_REQUIRED TASK_
Lift out, unaltered, the lines of the material below between the line holding "strap = Strap()" and the line holding "zip(*points))), Vector(map(max, zip(*points)))", counting both.
────────
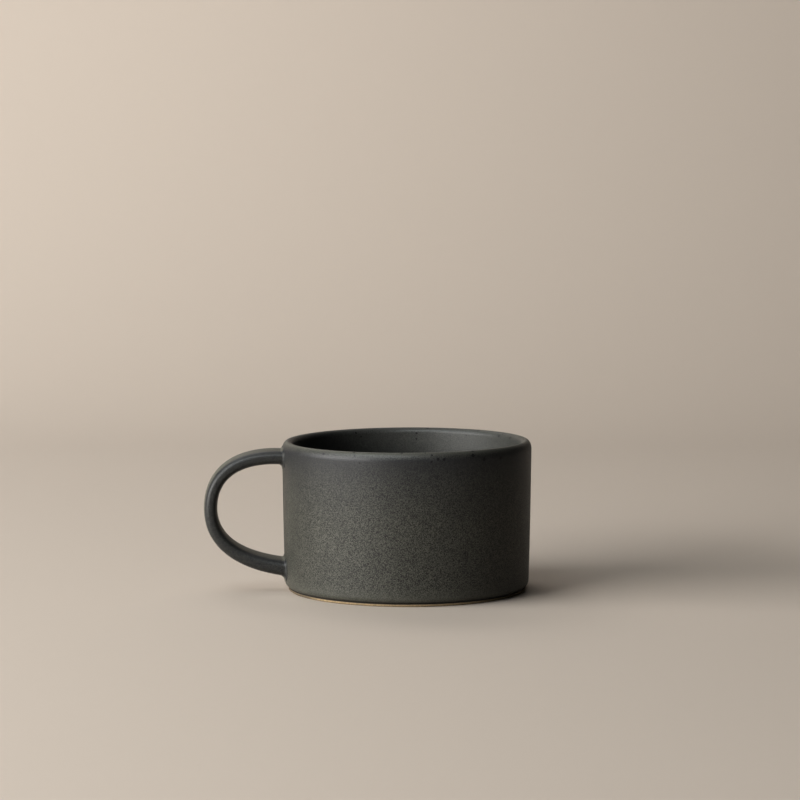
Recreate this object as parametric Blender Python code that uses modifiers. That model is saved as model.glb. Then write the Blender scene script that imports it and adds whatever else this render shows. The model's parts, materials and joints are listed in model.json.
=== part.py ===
"""A wide, low stoneware mug with a strap handle, as the separate pieces that a potter joins.

The cup's axis is +Z, the mug stands on the plane Z = 0, and the handle points along -X.
A turned wall laps round a dished floor, a foot ring of bare clay is let in below them, and
the strap is luted to the wall with a flared fillet of slip at each of its two roots.
"""

import math

import bpy
import numpy as np
from mathutils import Matrix, Vector
from mathutils.geometry import interpolate_bezier

# Driving dimensions, in metres.
RIM_RADIUS = 0.0525  # outside of the wall under the lip
BASE_RADIUS = 0.05145  # outside of the wall just above its lower corner
HEIGHT = 0.0631  # standing plane to the crest of the lip
WALL_THICKNESS = 0.00454  # at the lip, which is a full round inside
SHOULDER = 0.0038  # height over which the wall's outside rounds in to the crest
BELLY = 0.75  # exponent of the wall's taper: below 1 keeps the upper wall nearly upright
CORNER_RADIUS = 0.0026  # rounding of the wall's lower outside corner
GLAZE_LINE = 0.0012  # height where the glazed wall stops and bare clay starts

FLOOR_TOP = 0.0054  # height of the drinking floor
DISH_RADIUS = 0.005  # rounding inside, between floor and wall
INNER_BASE_RADIUS = 0.0469  # inside of the wall where the dish meets it
LAP_RADIUS = 0.049  # the wall's rebate, in which the dished floor's edge sits

FOOT_RADIUS = 0.05
FOOT_INNER_RADIUS = 0.041
FOOT_BEVEL = 0.0005
RECESS = 0.0006  # how far the middle of the underside stands clear of the table
FOOT_HEIGHT = 0.0025

STRAP_WIDTH = 0.017
STRAP_THICKNESS = 0.0056  # at mid handle
UPPER_ROOT_THICKNESS = 0.00625
LOWER_ROOT_THICKNESS = 0.0072
STRAP_SQUARENESS = 3.4  # exponent of the section's superellipse: 2 is an oval, more is boxier
UPPER_ROOT_HEIGHT = 0.0562
LOWER_ROOT_HEIGHT = 0.00965
ROOT_RADIUS = 0.051  # where the strap's middle line starts, a little inside the wall
HANDLE_REACH = 0.0315  # from there out to the bend
BEND_HEIGHT = 0.0345
UPPER_PULL = Vector((0.0214, 0.0016))  # how the strap leaves the upper root: outwards, upwards
LOWER_PULL = Vector((0.0196, 0.0026))  # how it leaves the lower root
BEND_PULL = 0.014  # length over which it turns through the bend, each way

FILLET_RADIUS = 0.0015  # the slip worked round each root
FILLET_EDGE = 0.0004  # thickness of a fillet's thin edge

GAP = 0.0003  # between pieces that touch
TURN_STEPS = 80
LEAD_IN = 0.004  # how far the strap is drawn into the wall before it is trimmed

GLAZE = (0.105, 0.098, 0.080)
LINER_GLAZE = (0.118, 0.115, 0.098)
BARE_CLAY = (0.42, 0.31, 0.21)


def clear_scene():
    for obj in list(bpy.data.objects):
        bpy.data.objects.remove(obj, do_unlink=True)


def new_collection(name, hidden=False):
    collection = bpy.data.collections.new(name)
    collection.hide_render = hidden
    bpy.context.scene.collection.children.link(collection)
    return collection


def principled(name, colour, roughness):
    """A Principled material; each sub-part has its own."""
    material = bpy.data.materials.new(name)
    material.use_nodes = True
    shader = material.node_tree.nodes["Principled BSDF"]
    shader.inputs["Base Color"].default_value = (*colour, 1.0)
    shader.inputs["Roughness"].default_value = roughness
    shader.inputs["Metallic"].default_value = 0.0
    material.diffuse_color = (*colour, 1.0)
    return material


def add_object(name, mesh, collection):
    obj = bpy.data.objects.new(name, mesh)
    collection.objects.link(obj)
    return obj


def smooth(obj, angle=math.radians(40)):
    obj.data.shade_smooth()
    obj.data.set_sharp_from_angle(angle=angle)


def make_cutter(obj):
    obj.hide_render = True
    obj.display_type = "WIRE"
    return obj


def cut(obj, cutter):
    boolean = obj.modifiers.new(f"minus {cutter.name}", "BOOLEAN")
    boolean.operation = "DIFFERENCE"
    boolean.solver = "EXACT"
    boolean.object = cutter


def arc(centre, radius, start, end, steps):
    """Points (radius from the axis, height) on an arc, by angle from the outward direction."""
    angles = np.radians(np.linspace(start, end, steps + 1))
    return [(centre[0] + radius * math.cos(a), centre[1] + radius * math.sin(a)) for a in angles]


def turned(name, profile, collection, closed=True):
    """A solid of revolution. An open profile starts and ends on the axis; a closed one clears it."""
    mesh = bpy.data.meshes.new(name)
    count = len(profile)
    edges = [(i, i + 1) for i in range(count - 1)]
    if closed:
        edges.append((count - 1, 0))
    mesh.from_pydata([(radius, 0.0, height) for radius, height in profile], edges, [])
    obj = add_object(name, mesh, collection)
    screw = obj.modifiers.new("turn", "SCREW")
    screw.axis = "Z"
    screw.angle = math.tau
    screw.steps = TURN_STEPS
    screw.render_steps = TURN_STEPS
    screw.use_merge_vertices = True
    screw.merge_threshold = 0.000001
    screw.use_smooth_shade = True
    return obj


def wall_radius(height):
    """Outside of the wall: rounded at the lip, then drawing in a little towards the base."""
    low = GLAZE_LINE + CORNER_RADIUS
    high = HEIGHT - SHOULDER
    if height > high:
        above = min((height - high) / SHOULDER, 1.0)
        return RIM_RADIUS - WALL_THICKNESS / 2 * (1 - math.sqrt(1 - above**2))
    rise = max((height - low) / (high - low), 0.0)
    return BASE_RADIUS + (RIM_RADIUS - BASE_RADIUS) * rise**BELLY


def outer_profile(clearance=0.0):
    """The wall's outside, from the crest of the lip down to the start of its lower corner."""
    turn = np.radians(np.linspace(90, 0, 8))
    shoulder = HEIGHT - SHOULDER * (1 - np.sin(turn))
    body = np.linspace(HEIGHT - SHOULDER, GLAZE_LINE + CORNER_RADIUS, 7)[1:]
    return [(wall_radius(height) + clearance, height) for height in (*shoulder, *body)]


def build_wall(collection):
    lip = WALL_THICKNESS / 2
    lip_centre = (RIM_RADIUS - lip, HEIGHT - lip)
    corner_centre = (BASE_RADIUS - CORNER_RADIUS, GLAZE_LINE + CORNER_RADIUS)
    lap_top = FLOOR_TOP + DISH_RADIUS + GAP
    profile = arc(lip_centre, lip, 180, 90, 5)
    profile += outer_profile()[1:]
    profile += arc(corner_centre, CORNER_RADIUS, 0, -60, 5)[1:]
    profile += [
        (FOOT_RADIUS, GLAZE_LINE),
        (LAP_RADIUS, GLAZE_LINE),
        (LAP_RADIUS, lap_top),
        (INNER_BASE_RADIUS, lap_top),
    ]
    wall = turned("cup_wall", profile, collection)
    wall.data.materials.append(principled("glazed stoneware, wall", GLAZE, 0.5))
    return wall


def build_floor(collection):
    """The drinking floor, dished up to meet the wall, with a rebate below for the foot ring."""
    dish_top = FLOOR_TOP + DISH_RADIUS
    dish_centre = (INNER_BASE_RADIUS - DISH_RADIUS, dish_top)
    edge = LAP_RADIUS - GAP
    ring_inside = FOOT_INNER_RADIUS - GAP
    profile = [(0.0, FLOOR_TOP)]
    profile += arc(dish_centre, DISH_RADIUS, -90, 0, 6)
    profile += [
        (edge, dish_top),
        (edge, FOOT_HEIGHT + GAP),
        (ring_inside, FOOT_HEIGHT + GAP),
        (ring_inside, RECESS),
        (0.0, RECESS),
    ]
    floor = turned("cup_floor", profile, collection, closed=False)
    floor.data.materials.append(principled("glazed stoneware, floor", LINER_GLAZE, 0.45))
    return floor


def build_foot(collection):
    """The bare ring that the mug stands on, stepped to sit inside the wall's lower edge."""
    step = GLAZE_LINE - GAP
    tongue = LAP_RADIUS - GAP
    profile = [
        (FOOT_INNER_RADIUS, FOOT_HEIGHT),
        (tongue, FOOT_HEIGHT),
        (tongue, step),
        (FOOT_RADIUS, step),
        (FOOT_RADIUS, FOOT_BEVEL),
        (FOOT_RADIUS - FOOT_BEVEL, 0.0),
        (FOOT_INNER_RADIUS + FOOT_BEVEL, 0.0),
        (FOOT_INNER_RADIUS, FOOT_BEVEL),
    ]
    foot = turned("foot_ring", profile, collection)
    foot.data.materials.append(principled("bare stoneware clay", BARE_CLAY, 0.85))
    return foot


def strap_path():
    """The strap's middle line as (distance from the cup's axis, height), even along its length."""
    upper = Vector((ROOT_RADIUS, UPPER_ROOT_HEIGHT))
    bend = Vector((ROOT_RADIUS + HANDLE_REACH, BEND_HEIGHT))
    lower = Vector((ROOT_RADIUS, LOWER_ROOT_HEIGHT))
    rise = Vector((0.0, BEND_PULL))
    points = [upper - UPPER_PULL.normalized() * LEAD_IN]
    points += interpolate_bezier(upper, upper + UPPER_PULL, bend + rise, bend, 120)
    points += interpolate_bezier(bend, bend - rise, lower + LOWER_PULL, lower, 120)[1:]
    points += [lower - LOWER_PULL.normalized() * LEAD_IN]
    line = np.array([point[:2] for point in points])
    travel = np.concatenate([[0.0], np.cumsum(np.linalg.norm(np.diff(line, axis=0), axis=1))])
    even = np.linspace(0.0, travel[-1], 241)
    return np.stack([np.interp(even, travel, line[:, 0]), np.interp(even, travel, line[:, 1])], 1)


class Strap:
    """The strap's surface: a superellipse section swept along the middle line."""

    def __init__(self):
        self.line = strap_path()
        tangent = np.gradient(self.line, axis=0)
        tangent /= np.linalg.norm(tangent, axis=1)[:, None]
        self.out = np.stack([-tangent[:, 1], tangent[:, 0]], 1)
        along = np.linspace(-1.0, 1.0, len(self.line))
        root = np.where(along < 0, UPPER_ROOT_THICKNESS, LOWER_ROOT_THICKNESS)
        swell = (1 - np.cos(along * math.pi)) / 2
        self.thickness = STRAP_THICKNESS + (root - STRAP_THICKNESS) * swell

    def sections(self, angle, grow=0.0):
        """Points at one angle round the section, for every station along the middle line."""
        power = 2 / STRAP_SQUARENESS
        cosine = math.cos(angle)
        sine = math.sin(angle)
        across = math.copysign(abs(cosine) ** power, cosine) * (STRAP_WIDTH / 2 + grow)
        above = math.copysign(abs(sine) ** power, sine) * (self.thickness / 2 + grow)
        place = self.line + self.out * above[:, None]
        return np.stack([-place[:, 0], np.full(len(place), across), place[:, 1]], 1)

    def near_wall(self, angle, grow, clearance, lower):
        """The point at one angle that stands the given clearance off the wall, at either root."""
        points = self.sections(angle, grow)
        points = points[::-1] if lower else points
        points = points[: len(points) // 3]
        wall = np.array([wall_radius(height) for height in points[:, 2]])
        off = np.hypot(points[:, 0], points[:, 1]) - wall
        return Vector([np.interp(clearance, off, points[:, axis]) for axis in range(3)])


def loft(name, rings, collection, looped=False):
    """Skins rings of equal count; a loft that isn't looped is closed with a cap at each end."""
    count = len(rings[0])
    vertices = [tuple(point) for ring in rings for point in ring]
    turns = len(rings) if looped else len(rings) - 1
    faces = []
    for turn in range(turns):
        here = turn * count
        there = (turn + 1) % len(rings) * count
        for i in range(count):
            j = (i + 1) % count
            faces.append((here + i, here + j, there + j, there + i))
    if not looped:
        faces.append(tuple(range(count))[::-1])
        faces.append(tuple(range(len(vertices) - count, len(vertices))))
    mesh = bpy.data.meshes.new(name)
    mesh.from_pydata(vertices, [], faces)
    mesh.validate()
    obj = add_object(name, mesh, collection)
    if volume(mesh) < 0:
        mesh.flip_normals()
    return obj


def volume(mesh):
    mesh.calc_loop_triangles()
    total = 0.0
    for triangle in mesh.loop_triangles:
        a, b, c = (mesh.vertices[i].co for i in triangle.vertices)
        total += a.dot(b.cross(c)) / 6
    return total


def build_strap(strap, wall_cutter, collection):
    stations = np.linspace(0, len(strap.line) - 1, 49).astype(int)
    angles = np.linspace(0.0, math.tau, 28, endpoint=False)
    columns = [strap.sections(angle) for angle in angles]
    rings = [[column[station] for column in columns] for station in stations]
    obj = loft("handle_strap", rings, collection)
    cut(obj, wall_cutter)
    smooth(obj)
    obj.data.materials.append(principled("glazed stoneware, handle", GLAZE, 0.5))
    return obj


def build_fillet(name, strap, lower, collection):
    """The slip worked round a root: an angle-shaped ring with a hollow outer face."""
    reach = GAP + FILLET_EDGE + FILLET_RADIUS
    hollow = arc((reach, reach), FILLET_RADIUS, 180, 270, 4)
    outline = [(GAP, GAP), (GAP, reach), *hollow, (reach, GAP)]
    rings = []
    for angle in np.linspace(0.0, math.tau, 40, endpoint=False):
        rings.append([strap.near_wall(angle, grow, off, lower) for off, grow in outline])
    obj = loft(name, rings, collection, looped=True)
    smooth(obj)
    obj.data.materials.append(principled(f"glazed slip, {name}", GLAZE, 0.5))
    return obj


def main():
    clear_scene()
    parts = new_collection("ceramic_mug")
    cutters = new_collection("cutters", hidden=True)

    build_wall(parts)
    build_floor(parts)
    build_foot(parts)

    skirt = [(0.0, HEIGHT), *outer_profile(GAP)]
    skirt += [(BASE_RADIUS + GAP, 0.0), (0.0, 0.0)]
    wall_cutter = make_cutter(turned("wall_and_gap", skirt, cutters, closed=False))

    strap = Strap()
    build_strap(strap, wall_cutter, parts)
    build_fillet("upper_handle_fillet", strap, False, parts)
    build_fillet("lower_handle_fillet", strap, True, parts)

    assembly = bpy.data.objects.new("mug", None)
    parts.objects.link(assembly)
    for obj in parts.objects:
        if obj is not assembly:
            obj.parent = assembly
            obj.matrix_parent_inverse = Matrix.Identity(4)


main()
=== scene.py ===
"""A low stoneware mug in its finished state: glazed cup, pulled handle and bare clay base."""

import json
import math

import bpy
import numpy as np
from mathutils import Matrix, Vector
from mathutils.geometry import interpolate_bezier


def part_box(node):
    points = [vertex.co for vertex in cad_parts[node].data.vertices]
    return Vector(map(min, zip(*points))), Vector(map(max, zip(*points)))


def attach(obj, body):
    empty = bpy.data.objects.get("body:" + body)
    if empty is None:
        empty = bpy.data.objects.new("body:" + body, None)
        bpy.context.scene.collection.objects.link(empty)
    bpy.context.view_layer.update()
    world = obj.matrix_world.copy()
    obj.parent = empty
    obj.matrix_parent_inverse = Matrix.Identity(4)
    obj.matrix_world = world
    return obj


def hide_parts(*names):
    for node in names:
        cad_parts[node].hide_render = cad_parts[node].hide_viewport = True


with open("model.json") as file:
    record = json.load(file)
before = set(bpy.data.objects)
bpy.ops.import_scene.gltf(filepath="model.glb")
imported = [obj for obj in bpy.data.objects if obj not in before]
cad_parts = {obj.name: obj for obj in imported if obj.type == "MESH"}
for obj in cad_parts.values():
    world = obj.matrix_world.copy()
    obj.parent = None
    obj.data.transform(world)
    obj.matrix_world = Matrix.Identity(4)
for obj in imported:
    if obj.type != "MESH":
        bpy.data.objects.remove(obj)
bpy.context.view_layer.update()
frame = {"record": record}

bl_info = {
    "name": "Stoneware Mug",
    "version": (1, 0, 0),
    "blender": (4, 5, 0),
    "location": "3D View > Sidebar > Mug",
    "description": "Throws, joins and glazes a low stoneware mug round its packed CAD frame",
    "category": "Object",
}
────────
_RESPONSE TO THIS TASK_
    strap = Strap()
    build_strap(strap, wall_cutter, parts)
    build_fillet("upper_handle_fillet", strap, False, parts)
    build_fillet("lower_handle_fillet", strap, True, parts)

    assembly = bpy.data.objects.new("mug", None)
    parts.objects.link(assembly)
    for obj in parts.objects:
        if obj is not assembly:
            obj.parent = assembly
            obj.matrix_parent_inverse = Matrix.Identity(4)


main()
=== scene.py ===
"""A low stoneware mug in its finished state: glazed cup, pulled handle and bare clay base."""

import json
import math

import bpy
import numpy as np
from mathutils import Matrix, Vector
from mathutils.geometry import interpolate_bezier


def part_box(node):
    points = [vertex.co for vertex in cad_parts[node].data.vertices]
    return Vector(map(min, zip(*points))), Vector(map(max, zip(*points)))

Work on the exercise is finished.